◆ **WHAT IS EXPECTED**:
Restate verbatim the lines between the one holding "attach(piece, body)" and the one holding "hide_parts(*replaced)", both included, and no others.

◆ **DATASET EXCERPT**:
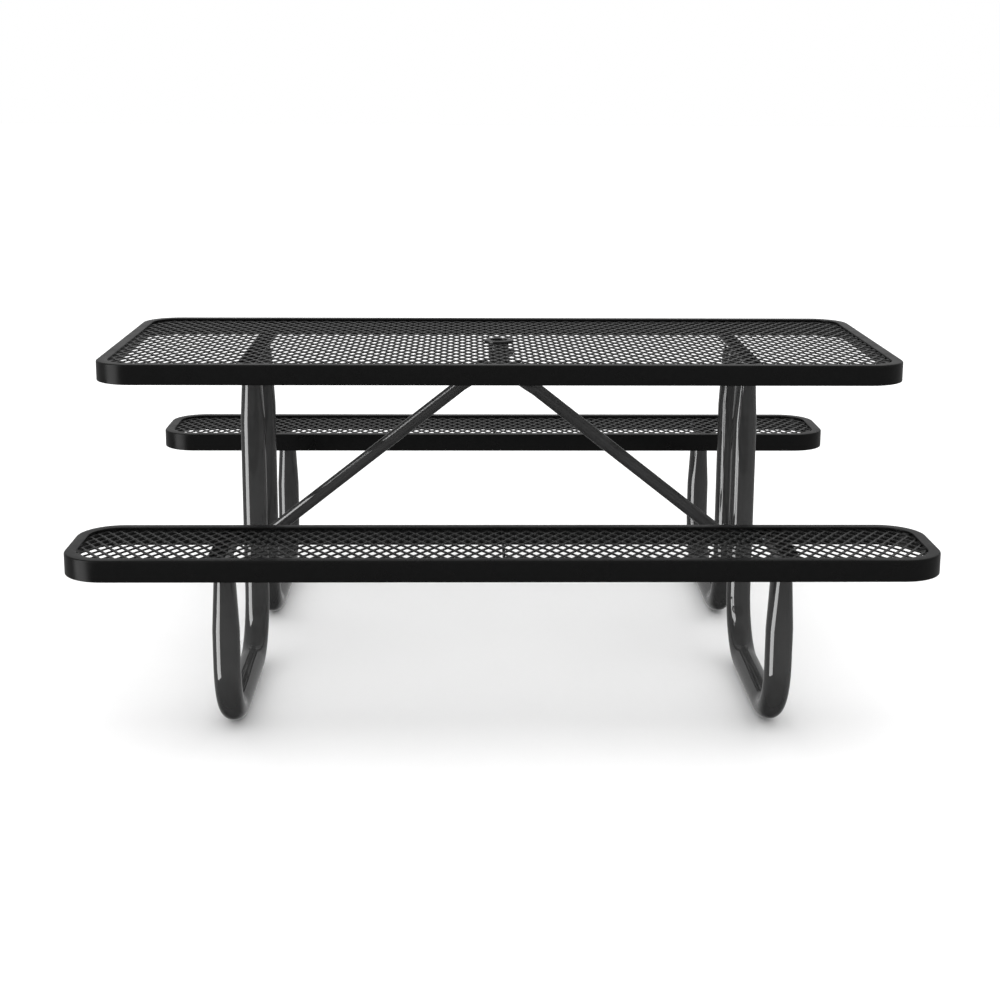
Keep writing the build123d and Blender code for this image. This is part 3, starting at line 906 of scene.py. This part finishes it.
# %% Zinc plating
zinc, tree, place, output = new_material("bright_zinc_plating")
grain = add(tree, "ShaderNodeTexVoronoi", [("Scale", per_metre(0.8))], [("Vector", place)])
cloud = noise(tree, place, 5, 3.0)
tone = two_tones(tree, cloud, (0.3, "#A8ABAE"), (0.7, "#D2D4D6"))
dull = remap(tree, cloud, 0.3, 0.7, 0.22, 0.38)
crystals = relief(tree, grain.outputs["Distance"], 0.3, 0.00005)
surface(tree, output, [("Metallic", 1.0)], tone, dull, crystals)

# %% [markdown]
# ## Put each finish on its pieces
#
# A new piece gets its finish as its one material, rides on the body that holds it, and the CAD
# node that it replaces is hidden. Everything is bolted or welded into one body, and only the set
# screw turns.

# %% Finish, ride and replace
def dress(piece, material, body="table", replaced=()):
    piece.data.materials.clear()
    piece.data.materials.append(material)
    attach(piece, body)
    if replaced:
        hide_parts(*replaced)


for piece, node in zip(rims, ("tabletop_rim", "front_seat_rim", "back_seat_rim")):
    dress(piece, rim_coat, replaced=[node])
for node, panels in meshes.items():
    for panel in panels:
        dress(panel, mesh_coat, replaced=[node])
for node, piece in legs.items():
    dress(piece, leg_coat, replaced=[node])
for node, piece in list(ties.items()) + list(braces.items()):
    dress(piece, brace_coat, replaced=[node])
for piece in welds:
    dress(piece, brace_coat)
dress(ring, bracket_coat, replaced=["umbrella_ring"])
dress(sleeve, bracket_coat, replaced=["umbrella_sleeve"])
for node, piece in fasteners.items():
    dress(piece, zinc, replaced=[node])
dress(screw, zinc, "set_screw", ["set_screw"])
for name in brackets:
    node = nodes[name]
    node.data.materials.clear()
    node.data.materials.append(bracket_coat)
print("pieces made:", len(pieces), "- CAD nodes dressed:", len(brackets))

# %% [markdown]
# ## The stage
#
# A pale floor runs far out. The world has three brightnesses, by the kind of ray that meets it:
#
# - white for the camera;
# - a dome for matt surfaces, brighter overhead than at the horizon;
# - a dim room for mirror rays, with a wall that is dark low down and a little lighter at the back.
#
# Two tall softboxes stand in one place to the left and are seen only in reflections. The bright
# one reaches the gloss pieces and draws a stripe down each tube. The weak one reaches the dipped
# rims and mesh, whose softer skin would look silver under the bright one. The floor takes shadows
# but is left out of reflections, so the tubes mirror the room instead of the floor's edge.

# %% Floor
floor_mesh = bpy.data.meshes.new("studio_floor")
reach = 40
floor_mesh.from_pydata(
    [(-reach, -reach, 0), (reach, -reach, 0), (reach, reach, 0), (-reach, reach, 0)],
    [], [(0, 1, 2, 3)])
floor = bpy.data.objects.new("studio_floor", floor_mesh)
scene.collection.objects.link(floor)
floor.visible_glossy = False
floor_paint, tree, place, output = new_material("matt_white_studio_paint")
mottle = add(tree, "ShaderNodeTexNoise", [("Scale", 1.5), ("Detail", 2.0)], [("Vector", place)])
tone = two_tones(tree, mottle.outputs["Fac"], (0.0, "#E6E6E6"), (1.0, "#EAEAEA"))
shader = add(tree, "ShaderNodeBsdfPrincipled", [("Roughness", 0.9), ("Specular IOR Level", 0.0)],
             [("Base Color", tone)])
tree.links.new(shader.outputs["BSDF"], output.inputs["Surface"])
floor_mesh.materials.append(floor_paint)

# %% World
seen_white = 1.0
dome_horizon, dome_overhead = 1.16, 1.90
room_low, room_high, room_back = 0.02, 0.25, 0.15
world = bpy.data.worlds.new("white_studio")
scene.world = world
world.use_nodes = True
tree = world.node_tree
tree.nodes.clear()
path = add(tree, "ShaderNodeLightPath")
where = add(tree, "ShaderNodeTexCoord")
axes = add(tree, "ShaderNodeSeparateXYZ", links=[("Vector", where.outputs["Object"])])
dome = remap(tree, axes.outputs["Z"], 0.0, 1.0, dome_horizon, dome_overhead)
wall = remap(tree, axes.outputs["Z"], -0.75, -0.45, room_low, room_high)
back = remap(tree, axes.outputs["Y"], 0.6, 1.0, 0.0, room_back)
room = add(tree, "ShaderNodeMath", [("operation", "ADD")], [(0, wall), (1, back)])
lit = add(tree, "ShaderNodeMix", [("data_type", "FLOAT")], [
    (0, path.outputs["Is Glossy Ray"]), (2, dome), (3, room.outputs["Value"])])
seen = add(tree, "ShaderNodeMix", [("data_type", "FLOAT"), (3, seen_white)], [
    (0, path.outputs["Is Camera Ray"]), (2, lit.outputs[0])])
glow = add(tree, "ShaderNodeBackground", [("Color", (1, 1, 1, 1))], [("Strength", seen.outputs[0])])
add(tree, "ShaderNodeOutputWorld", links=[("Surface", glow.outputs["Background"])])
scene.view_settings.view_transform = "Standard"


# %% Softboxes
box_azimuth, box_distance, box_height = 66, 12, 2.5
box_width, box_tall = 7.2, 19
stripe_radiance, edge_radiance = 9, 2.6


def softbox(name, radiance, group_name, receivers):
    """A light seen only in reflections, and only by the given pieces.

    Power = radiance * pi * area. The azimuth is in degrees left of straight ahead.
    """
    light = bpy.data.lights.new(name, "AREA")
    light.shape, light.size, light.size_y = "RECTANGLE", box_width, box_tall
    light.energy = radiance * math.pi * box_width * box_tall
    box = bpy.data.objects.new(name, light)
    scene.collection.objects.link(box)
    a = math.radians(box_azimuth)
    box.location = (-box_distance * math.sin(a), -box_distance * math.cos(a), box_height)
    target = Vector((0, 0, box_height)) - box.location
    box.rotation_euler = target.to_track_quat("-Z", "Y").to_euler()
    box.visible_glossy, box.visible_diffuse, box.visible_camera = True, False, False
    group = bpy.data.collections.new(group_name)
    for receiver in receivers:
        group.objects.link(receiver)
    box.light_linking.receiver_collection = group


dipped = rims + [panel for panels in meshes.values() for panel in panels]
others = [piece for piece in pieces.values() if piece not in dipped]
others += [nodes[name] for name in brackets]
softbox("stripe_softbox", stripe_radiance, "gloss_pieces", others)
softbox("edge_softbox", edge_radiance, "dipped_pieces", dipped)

◆ **SOLUTION**:
    attach(piece, body)
    if replaced:
        hide_parts(*replaced)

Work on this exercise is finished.